## Requirement
Give back the entire listing verbatim.

=== Data segment ===

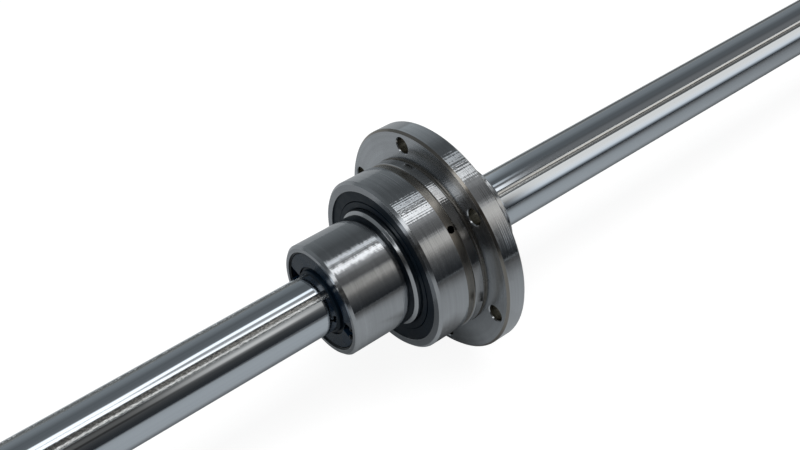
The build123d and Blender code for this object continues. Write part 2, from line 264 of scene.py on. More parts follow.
def new_group(name, inputs, outputs):
    """A shader node group with named inputs, each with its default, and named outputs."""
    tree = bpy.data.node_groups.new(name, "ShaderNodeTree")
    for title, kind, value in inputs:
        socket = tree.interface.new_socket(name=title, in_out="INPUT", socket_type=kind)
        if value is not None:
            socket.default_value = value
    for title, kind in outputs:
        tree.interface.new_socket(name=title, in_out="OUTPUT", socket_type=kind)
    return tree, tree.nodes.new("NodeGroupInput").outputs, tree.nodes.new("NodeGroupOutput").inputs


def use_group(tree, name, inputs=None):
    """The outputs of a node group, placed in a tree with its own values."""
    node = tree.nodes.new("ShaderNodeGroup")
    node.node_tree = bpy.data.node_groups[name]
    for title, value in (inputs or {}).items():
        if isinstance(value, bpy.types.NodeSocket):
            tree.links.new(value, node.inputs[title])
        else:
            node.inputs[title].default_value = value
    return node.outputs


def build_shaft_coordinates():
    """Group: where a point lies along, round and out from the axis, and how far it faces along it."""
    tree, _, out = new_group(
        "Shaft Coordinates",
        [],
        [("Along", NUMBER), ("Turn", NUMBER), ("Radius", NUMBER), ("Facing", NUMBER), ("Position", VECTOR)],
    )
    place = add_node(tree, "ShaderNodeTexCoord")
    position = place.outputs["Object"]
    along, side, height = add_node(tree, "ShaderNodeSeparateXYZ", {0: position}).outputs
    slope = add_node(tree, "ShaderNodeSeparateXYZ", {0: place.outputs["Normal"]})
    squares = maths(tree, "ADD", maths(tree, "POWER", side, 2.0), maths(tree, "POWER", height, 2.0))
    tree.links.new(along, out["Along"])
    tree.links.new(maths(tree, "ARCTAN2", height, side), out["Turn"])
    tree.links.new(maths(tree, "SQRT", squares), out["Radius"])
    tree.links.new(maths(tree, "ABSOLUTE", slope.outputs[0]), out["Facing"])
    tree.links.new(position, out["Position"])


def build_turning_marks():
    """Group: fine rings that a tool or a wheel leaves round the axis, on cylinders and on faces alike."""
    tree, given, out = new_group(
        "Turning Marks",
        [("Along", NUMBER, 0.0), ("Radius", NUMBER, 0.0), ("Spacing", NUMBER, 0.0003)],
        [("Height", NUMBER), ("Tone", NUMBER)],
    )
    path = maths(tree, "ADD", given["Along"], given["Radius"])
    steps = maths(tree, "DIVIDE", path, given["Spacing"])
    tree.links.new(line_noise(tree, steps, detail=3.0, roughness=0.6), out["Height"])
    broad_share = 0.13
    broad = maths(tree, "MULTIPLY", steps, broad_share)
    tree.links.new(line_noise(tree, broad, detail=4.0, roughness=0.7), out["Tone"])


def build_ground_normal():
    """Group: the lean of a ground or turned surface, from its rings, its chatter lines and its edges.

    The rings run round the axis, on cylinders and on faces alike, and lean the surface across their
    run. The chatter lines are parallel to the axis and evenly spaced round the turn, uneven in
    strength and ragged along their run.
    """
    tree, given, out = new_group(
        "Ground Normal",
        [
            ("Turn", NUMBER, 0.0),
            ("Position", VECTOR, None),
            ("Rings", NUMBER, 0.5),
            ("Ring Slope", NUMBER, 0.1),
            ("Lines", NUMBER, 300.0),
            ("Line Slope", NUMBER, 0.05),
            ("Ragged Slope", NUMBER, 0.03),
            ("Edge Radius", NUMBER, 0.0001),
        ],
        [("Normal", VECTOR)],
    )
    rounded = add_node(tree, "ShaderNodeBevel", {"Radius": given["Edge Radius"]}, samples=4).outputs[0]
    round_way = add_node(tree, "ShaderNodeTangent", direction_type="RADIAL", axis="X").outputs[0]
    across_way = vector_maths(tree, "CROSS_PRODUCT", rounded, round_way)
    wave = maths(tree, "SINE", maths(tree, "MULTIPLY", given["Turn"], given["Lines"]))
    patches = streaks(tree, given["Position"], along=12.0, across=420.0)
    wave = maths(tree, "MULTIPLY", wave, ramp(tree, patches, 0.3, 0.65, 0.4, 1.0))
    ragged = streaks(tree, given["Position"], along=3300.0, across=800.0)
    ragged = ramp(tree, ragged, 0.25, 0.75, -1.0, 1.0)
    ragged = maths(tree, "MULTIPLY", ragged, given["Ragged Slope"])
    round_lean = maths(tree, "ADD", maths(tree, "MULTIPLY", wave, given["Line Slope"]), ragged)
    across_lean = maths(tree, "MULTIPLY", maths(tree, "SUBTRACT", given["Rings"], 0.5), given["Ring Slope"])
    normal = vector_maths(tree, "ADD", rounded, scaled(tree, round_way, round_lean))
    normal = vector_maths(tree, "ADD", normal, scaled(tree, across_way, across_lean))
    tree.links.new(vector_maths(tree, "NORMALIZE", normal), out["Normal"])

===

## Exercise output
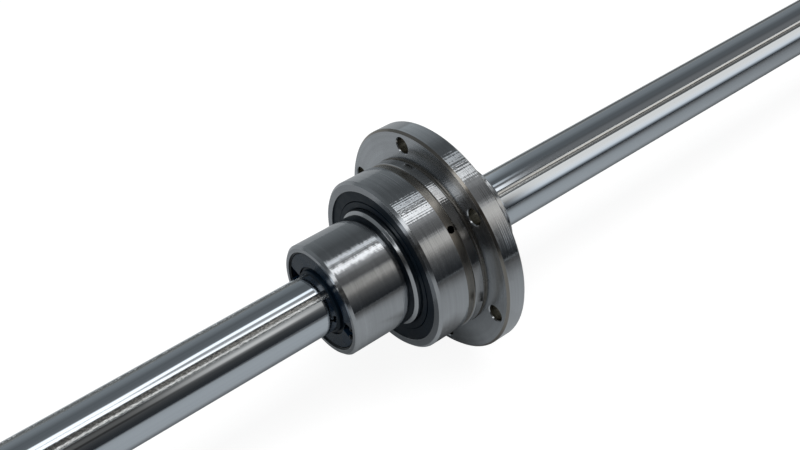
The build123d and Blender code for this object continues. Write part 2, from line 264 of scene.py on. More parts follow.
def new_group(name, inputs, outputs):
    """A shader node group with named inputs, each with its default, and named outputs."""
    tree = bpy.data.node_groups.new(name, "ShaderNodeTree")
    for title, kind, value in inputs:
        socket = tree.interface.new_socket(name=title, in_out="INPUT", socket_type=kind)
        if value is not None:
            socket.default_value = value
    for title, kind in outputs:
        tree.interface.new_socket(name=title, in_out="OUTPUT", socket_type=kind)
    return tree, tree.nodes.new("NodeGroupInput").outputs, tree.nodes.new("NodeGroupOutput").inputs


def use_group(tree, name, inputs=None):
    """The outputs of a node group, placed in a tree with its own values."""
    node = tree.nodes.new("ShaderNodeGroup")
    node.node_tree = bpy.data.node_groups[name]
    for title, value in (inputs or {}).items():
        if isinstance(value, bpy.types.NodeSocket):
            tree.links.new(value, node.inputs[title])
        else:
            node.inputs[title].default_value = value
    return node.outputs


def build_shaft_coordinates():
    """Group: where a point lies along, round and out from the axis, and how far it faces along it."""
    tree, _, out = new_group(
        "Shaft Coordinates",
        [],
        [("Along", NUMBER), ("Turn", NUMBER), ("Radius", NUMBER), ("Facing", NUMBER), ("Position", VECTOR)],
    )
    place = add_node(tree, "ShaderNodeTexCoord")
    position = place.outputs["Object"]
    along, side, height = add_node(tree, "ShaderNodeSeparateXYZ", {0: position}).outputs
    slope = add_node(tree, "ShaderNodeSeparateXYZ", {0: place.outputs["Normal"]})
    squares = maths(tree, "ADD", maths(tree, "POWER", side, 2.0), maths(tree, "POWER", height, 2.0))
    tree.links.new(along, out["Along"])
    tree.links.new(maths(tree, "ARCTAN2", height, side), out["Turn"])
    tree.links.new(maths(tree, "SQRT", squares), out["Radius"])
    tree.links.new(maths(tree, "ABSOLUTE", slope.outputs[0]), out["Facing"])
    tree.links.new(position, out["Position"])


def build_turning_marks():
    """Group: fine rings that a tool or a wheel leaves round the axis, on cylinders and on faces alike."""
    tree, given, out = new_group(
        "Turning Marks",
        [("Along", NUMBER, 0.0), ("Radius", NUMBER, 0.0), ("Spacing", NUMBER, 0.0003)],
        [("Height", NUMBER), ("Tone", NUMBER)],
    )
    path = maths(tree, "ADD", given["Along"], given["Radius"])
    steps = maths(tree, "DIVIDE", path, given["Spacing"])
    tree.links.new(line_noise(tree, steps, detail=3.0, roughness=0.6), out["Height"])
    broad_share = 0.13
    broad = maths(tree, "MULTIPLY", steps, broad_share)
    tree.links.new(line_noise(tree, broad, detail=4.0, roughness=0.7), out["Tone"])


def build_ground_normal():
    """Group: the lean of a ground or turned surface, from its rings, its chatter lines and its edges.

    The rings run round the axis, on cylinders and on faces alike, and lean the surface across their
    run. The chatter lines are parallel to the axis and evenly spaced round the turn, uneven in
    strength and ragged along their run.
    """
    tree, given, out = new_group(
        "Ground Normal",
        [
            ("Turn", NUMBER, 0.0),
            ("Position", VECTOR, None),
            ("Rings", NUMBER, 0.5),
            ("Ring Slope", NUMBER, 0.1),
            ("Lines", NUMBER, 300.0),
            ("Line Slope", NUMBER, 0.05),
            ("Ragged Slope", NUMBER, 0.03),
            ("Edge Radius", NUMBER, 0.0001),
        ],
        [("Normal", VECTOR)],
    )
    rounded = add_node(tree, "ShaderNodeBevel", {"Radius": given["Edge Radius"]}, samples=4).outputs[0]
    round_way = add_node(tree, "ShaderNodeTangent", direction_type="RADIAL", axis="X").outputs[0]
    across_way = vector_maths(tree, "CROSS_PRODUCT", rounded, round_way)
    wave = maths(tree, "SINE", maths(tree, "MULTIPLY", given["Turn"], given["Lines"]))
    patches = streaks(tree, given["Position"], along=12.0, across=420.0)
    wave = maths(tree, "MULTIPLY", wave, ramp(tree, patches, 0.3, 0.65, 0.4, 1.0))
    ragged = streaks(tree, given["Position"], along=3300.0, across=800.0)
    ragged = ramp(tree, ragged, 0.25, 0.75, -1.0, 1.0)
    ragged = maths(tree, "MULTIPLY", ragged, given["Ragged Slope"])
    round_lean = maths(tree, "ADD", maths(tree, "MULTIPLY", wave, given["Line Slope"]), ragged)
    across_lean = maths(tree, "MULTIPLY", maths(tree, "SUBTRACT", given["Rings"], 0.5), given["Ring Slope"])
    normal = vector_maths(tree, "ADD", rounded, scaled(tree, round_way, round_lean))
    normal = vector_maths(tree, "ADD", normal, scaled(tree, across_way, across_lean))
    tree.links.new(vector_maths(tree, "NORMALIZE", normal), out["Normal"])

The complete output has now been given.